■ Exercise aim
Output the lines below exactly, please, from the first line until the line with "return made", counting both.

■ Dataset excerpt
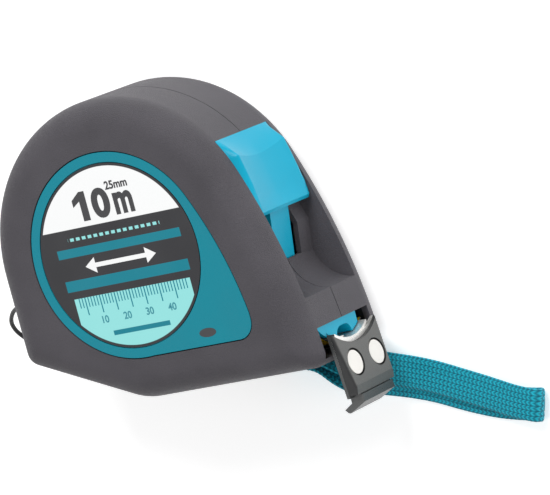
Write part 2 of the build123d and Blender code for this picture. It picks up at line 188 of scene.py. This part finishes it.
def place_grain(material, per_metre):
    """The grain group in a material, on Object coordinates; its node."""
    tree = material.node_tree
    where = add_node(tree, "ShaderNodeTexCoord").outputs["Object"]
    made = add_node(tree, "ShaderNodeGroup", node_tree=GRAIN)
    tree.links.new(where, made.inputs["Vector"])
    made.inputs["Per metre"].default_value = per_metre
    return made


def bump(material, height, rise):
    """Feeds a height into the shader's normal, as relief of the given rise in metres."""
    tree = material.node_tree
    made = add_node(tree, "ShaderNodeBump", {"Height": height, "Distance": rise,
                                             "Strength": 1.0})
    tree.links.new(made.outputs[0], tree.nodes["Principled BSDF"].inputs["Normal"])


def toned(material, share, low, high):
    """Feeds the base colour with one tone going over to another."""
    tree = material.node_tree
    tree.links.new(mix_colours(tree, share, low, high),
                   tree.nodes["Principled BSDF"].inputs["Base Color"])


def roughened(material, share, low, high):
    """Feeds the roughness with a value that goes from low to high."""
    tree = material.node_tree
    made = add_node(tree, "ShaderNodeMapRange", {0: share, 1: 0.3, 2: 0.7, 3: low, 4: high})
    tree.links.new(made.outputs[0], tree.nodes["Principled BSDF"].inputs["Roughness"])


def placed(points):
    """Points given in millimetres about the reel's axle and up from the floor, in the frame."""
    points = np.asarray(points, float) / 1000
    return points + np.array((AXLE.x, AXLE.y, 0.0))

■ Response
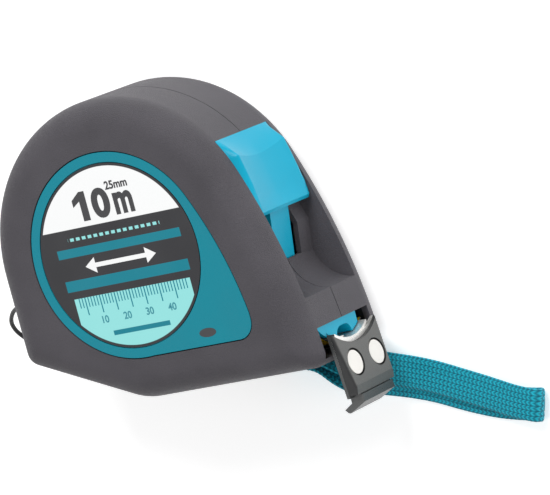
Write part 2 of the build123d and Blender code for this picture. It picks up at line 188 of scene.py. This part finishes it.
def place_grain(material, per_metre):
    """The grain group in a material, on Object coordinates; its node."""
    tree = material.node_tree
    where = add_node(tree, "ShaderNodeTexCoord").outputs["Object"]
    made = add_node(tree, "ShaderNodeGroup", node_tree=GRAIN)
    tree.links.new(where, made.inputs["Vector"])
    made.inputs["Per metre"].default_value = per_metre
    return made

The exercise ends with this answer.